The US thus far hasn’t put forward any broad federal framework to promote hydrogen, and that aim has remained at the talking level in Washington. President George W. Bush remarked in his 2003 State of the Union that “the first car driven by a child born today could be powered by hydrogen and pollution free.” President-elect Joe Biden has proposed a $2 trillion program to combat climate change, calling for producing carbon-free hydrogen at the same cost as that of shale gas.

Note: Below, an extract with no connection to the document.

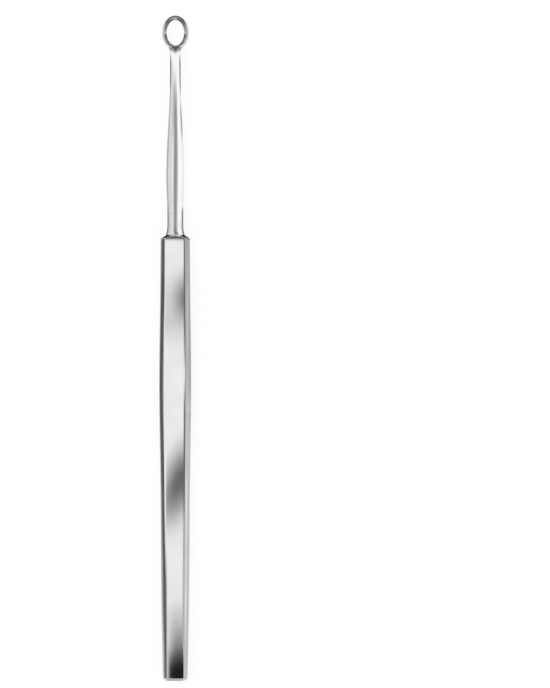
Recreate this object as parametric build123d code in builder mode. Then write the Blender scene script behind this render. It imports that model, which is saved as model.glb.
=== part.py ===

In the US, much of the governmental push has come from California, whose state Energy Commission plans to spend $230 million on hydrogen products by 2023. It has 40 hydrogen refueling stations, with dozens more under construction

Europe has far more ambitious plans to expand hydrogen’s scope. The European Union has earmarked $558 billion for hydrogen development by 2050. One objective is 40 gigawatts in electrolyzer capacity by 2030. BNEF believes that will cut the cost of producing hydrogen by 60% to $1.50 per kilogram. Chile has a program to deliver the world’s cheapest green hydrogen by 2030. Japan has marshaled hydrogen to be ready for a massive electrical system failure.

“This is a multi-decade” undertaking, Blue Horizon’s Mitchell said, about building up hydrogen’s position in the energy arena. But the quest is worthwhile in a world threatened from fossil fuel’s harm to the climate, he added. “When you burn hydrogen, all you get is water vapor.”